* [Records shown]:
====

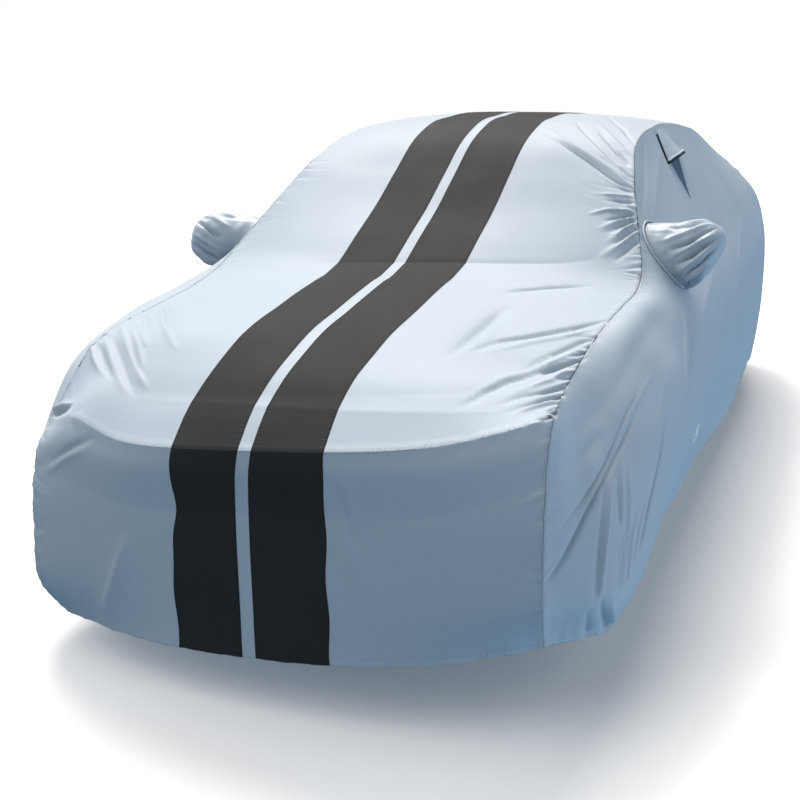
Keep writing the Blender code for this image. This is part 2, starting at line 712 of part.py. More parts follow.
def add_vent(hand, side, panel, finishes):
    tree = panel.tree()[0]
    turn = panel.flip
    near = region(*VENT_REGION)
    base = panel.layer(-0.030, SEW_GAP, *near)
    trim = add_cutter(f"vent_base_{hand}", *base)

    hood = vent_hood_grid(tree, side)
    normals = shared_normals([hood], [-turn])[0]
    body = add_object(
        f"vent_hood_{hand}", *shell_mesh(hood + TRIM * normals, hood, -turn), finishes["cloth"]
    )
    cut(body, trim)

    rim = hood[-2:] + (TRIM + SEW_GAP) * normals[-2:]
    edge = add_object(
        f"vent_edge_{hand}", *shell_mesh(rim + TRIM * normals[-2:], rim, -turn), finishes["binding"]
    )
    cut(edge, trim)

    patch = add_object(
        f"vent_patch_{hand}", *panel.layer(SEW_GAP, SEW_GAP + TRIM, *near), finishes["patch"]
    )
    corners = [PATCH_TOP[0], PATCH_TIP, PATCH_TOP[1]]
    outline = [on_window(tree, side, *corner)[0] for corner in corners]
    points, faces = prism_mesh(outline, np.array([0.12, 0.0, 0.0]))
    cut(patch, add_cutter(f"patch_outline_{hand}", points, facing_out(points, faces)), "INTERSECT")


# ------------------------------------------------------------------ eyelets


def flat_middle(panel, side):
    """The middle of the flat of the panel that lies nearest the eyelet's place, with its normal."""
    tree, points, triangles = panel.tree()
    _, normal, index = on_face(tree, side, *EYELET_PLACE)
    a, b, c = (points[i] for i in triangles[index])
    sides = np.array([np.linalg.norm(b - c), np.linalg.norm(c - a), np.linalg.norm(a - b)])
    return (sides[0] * a + sides[1] * b + sides[2] * c) / sides.sum(), normal


def eyelet_axes(normal):
    """Two directions in the flat, the first level along the car."""
    level = np.cross(normal, (0.0, 0.0, 1.0))
    level = level / np.linalg.norm(level)
    return level, np.cross(level, normal)


def circle(middle, axes, radius, sides):
    angle = np.linspace(0.0, 2 * math.pi, sides, endpoint=False)[:, None]
    return middle + radius * (np.cos(angle) * axes[0] + np.sin(angle) * axes[1])


def strip_outline(middle, axes):
    """A rectangle with cut corners round the ring."""
    length, height = STRIP_HALF
    corner = STRIP_CORNER
    flats = [
        (length, -height + corner), (length, height - corner), (length - corner, height),
        (-length + corner, height), (-length, height - corner), (-length, -height + corner),
        (-length + corner, -height), (length - corner, -height),
    ]
    return np.array([middle + u * axes[0] + v * axes[1] for u, v in flats])


def add_eyelet(hand, side, panel, panel_object, finishes):
    middle, normal = flat_middle(panel, side)
    axes = eyelet_axes(normal)
    barrel = EYELET_HOLE + EYELET_BARREL
    over, under = 2 * SEW_GAP + TRIM, -CLOTH - SEW_GAP
    profile = (
        (EYELET_HOLE, under - EYELET_PLATE),
        (EYELET_BACK, under - EYELET_PLATE),
        (EYELET_BACK, under),
        (barrel, under),
        (barrel, over),
        (EYELET_FLANGE, over),
        (EYELET_FLANGE, over + EYELET_PLATE),
        (EYELET_HOLE, over + EYELET_PLATE),
    )
    rings = [circle(middle + height * normal, axes, radius, EYELET_SIDES) for radius, height in profile]
    points = np.concatenate(rings)
    faces = []
    for k in range(len(rings)):
        for i in range(EYELET_SIDES):
            j = (i + 1) % EYELET_SIDES
            a, b = k * EYELET_SIDES, (k + 1) % len(rings) * EYELET_SIDES
            faces.append((a + i, a + j, b + j, b + i))
    add_object(f"eyelet_ring_{hand}", points, facing_out(points, faces), finishes["metal"])

    near = region(*EYELET_REGION)
    strip = add_object(
        f"eyelet_strip_{hand}", *panel.layer(SEW_GAP, SEW_GAP + TRIM, *near), finishes["cloth"]
    )
    points, faces = prism_mesh(strip_outline(middle, axes), 0.03 * normal)
    outline = add_cutter(f"strip_outline_{hand}", points, facing_out(points, faces))
    cut(strip, outline, "INTERSECT")
    hole = circle(middle, axes, barrel + SEW_GAP, EYELET_SIDES)
    points, faces = prism_mesh(hole, 0.03 * normal)
    bore = add_cutter(f"eyelet_bore_{hand}", points, facing_out(points, faces))
    cut(strip, bore)
    cut(panel_object, bore)


# ------------------------------------------------------------------ the cover


def main():
    for old in list(bpy.data.objects):
        bpy.data.objects.remove(old, do_unlink=True)
    finishes = {
        "cloth": material("cover_cloth", (0.50, 0.56, 0.62), 0.55),
        "stripe": material("stripe_cloth", (0.030, 0.030, 0.032), 0.60),
        "patch": material("patch_cloth", (0.16, 0.24, 0.34), 0.65),
        "binding": material("binding", (0.010, 0.010, 0.012), 0.60),
        "metal": material("eyelet_metal", (0.72, 0.73, 0.74), 0.30, 1.0),
    }
    panels = build_panels()
    made = {name: add_panel(name, panel, finishes["cloth"]) for name, panel in panels.items()}
    add_stripes(panels, finishes["stripe"])
    for hand, side, rows in (("left", 1, POCKET_LEFT), ("right", -1, POCKET_RIGHT)):
        name = f"side_panel_{hand}"
        add_pocket(hand, side, rows, panels[name], made[name], finishes["cloth"])
        add_vent(hand, side, panels[name], finishes)
        add_eyelet(hand, side, panels[name], made[name], finishes)


main()
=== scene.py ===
"""The looks of a fitted car cover: each panel is one thin sheet of cloth that hangs on its solid's surface,
with its folds, gathers, seams and hem, and each sewn-on piece is a sheet of its own.

Metres, +Z up. The front faces -Y and the car's own left side is +X. The tables measure y from the front axle
and z from the ground, and ORIGIN moves everything into the part's frame. Lengths are in metres where a table
doesn't say otherwise.
"""

import math

import bpy
import numpy as np
from mathutils import Matrix, Vector
from mathutils.bvhtree import BVHTree


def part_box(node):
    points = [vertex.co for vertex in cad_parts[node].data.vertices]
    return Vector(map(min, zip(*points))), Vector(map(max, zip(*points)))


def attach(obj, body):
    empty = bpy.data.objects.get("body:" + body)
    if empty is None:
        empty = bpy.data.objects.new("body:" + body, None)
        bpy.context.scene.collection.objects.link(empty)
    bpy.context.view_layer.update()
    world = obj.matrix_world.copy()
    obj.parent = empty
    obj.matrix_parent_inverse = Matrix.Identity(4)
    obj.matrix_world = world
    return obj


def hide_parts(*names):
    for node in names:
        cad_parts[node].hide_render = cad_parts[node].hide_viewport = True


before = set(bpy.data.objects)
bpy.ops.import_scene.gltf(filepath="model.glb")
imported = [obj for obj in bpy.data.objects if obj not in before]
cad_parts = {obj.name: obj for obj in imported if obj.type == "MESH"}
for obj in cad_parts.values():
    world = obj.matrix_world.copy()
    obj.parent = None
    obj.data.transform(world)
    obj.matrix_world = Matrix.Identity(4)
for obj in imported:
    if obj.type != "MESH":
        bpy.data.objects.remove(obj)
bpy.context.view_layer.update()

# --- sizes, the same as the solids'

CLOTH = 0.0015
SEW_GAP = 0.0003
STRIPE_INNER, STRIPE_OUTER = 0.019, 0.220
ROOF_TOP, ROOF_MIDDLE = 1.485, 1.95
ORIGIN = np.array([0.0, ROOF_MIDDLE, ROOF_TOP - CLOTH])
NOSE_LEAN, ROOF_LEAN = 0.075, 0.030

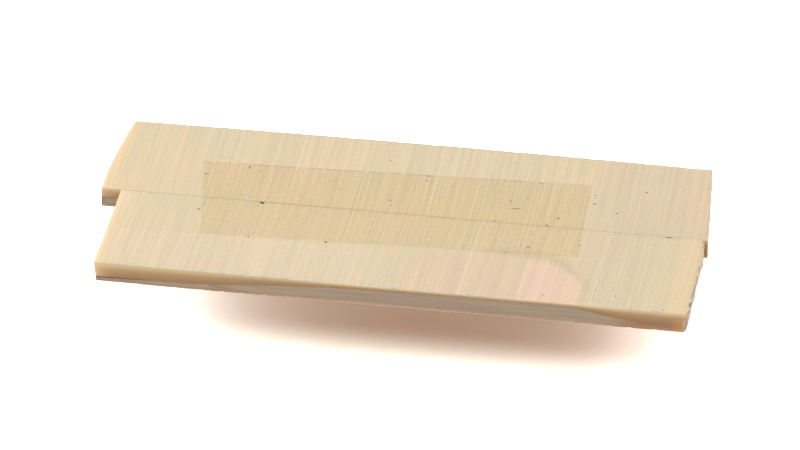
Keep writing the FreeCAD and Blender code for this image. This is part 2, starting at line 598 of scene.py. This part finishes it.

====

* [Work required]:
Of the lines above, retype only those from the line containing "for name, panel" through the line containing "before = set(bpy.data.objects)", including both, exactly.

* [Result of this exercise]:
    made = {name: add_panel(name, panel, finishes["cloth"]) for name, panel in panels.items()}
    add_stripes(panels, finishes["stripe"])
    for hand, side, rows in (("left", 1, POCKET_LEFT), ("right", -1, POCKET_RIGHT)):
        name = f"side_panel_{hand}"
        add_pocket(hand, side, rows, panels[name], made[name], finishes["cloth"])
        add_vent(hand, side, panels[name], finishes)
        add_eyelet(hand, side, panels[name], made[name], finishes)


main()
=== scene.py ===
"""The looks of a fitted car cover: each panel is one thin sheet of cloth that hangs on its solid's surface,
with its folds, gathers, seams and hem, and each sewn-on piece is a sheet of its own.

Metres, +Z up. The front faces -Y and the car's own left side is +X. The tables measure y from the front axle
and z from the ground, and ORIGIN moves everything into the part's frame. Lengths are in metres where a table
doesn't say otherwise.
"""

import math

import bpy
import numpy as np
from mathutils import Matrix, Vector
from mathutils.bvhtree import BVHTree


def part_box(node):
    points = [vertex.co for vertex in cad_parts[node].data.vertices]
    return Vector(map(min, zip(*points))), Vector(map(max, zip(*points)))


def attach(obj, body):
    empty = bpy.data.objects.get("body:" + body)
    if empty is None:
        empty = bpy.data.objects.new("body:" + body, None)
        bpy.context.scene.collection.objects.link(empty)
    bpy.context.view_layer.update()
    world = obj.matrix_world.copy()
    obj.parent = empty
    obj.matrix_parent_inverse = Matrix.Identity(4)
    obj.matrix_world = world
    return obj


def hide_parts(*names):
    for node in names:
        cad_parts[node].hide_render = cad_parts[node].hide_viewport = True


before = set(bpy.data.objects)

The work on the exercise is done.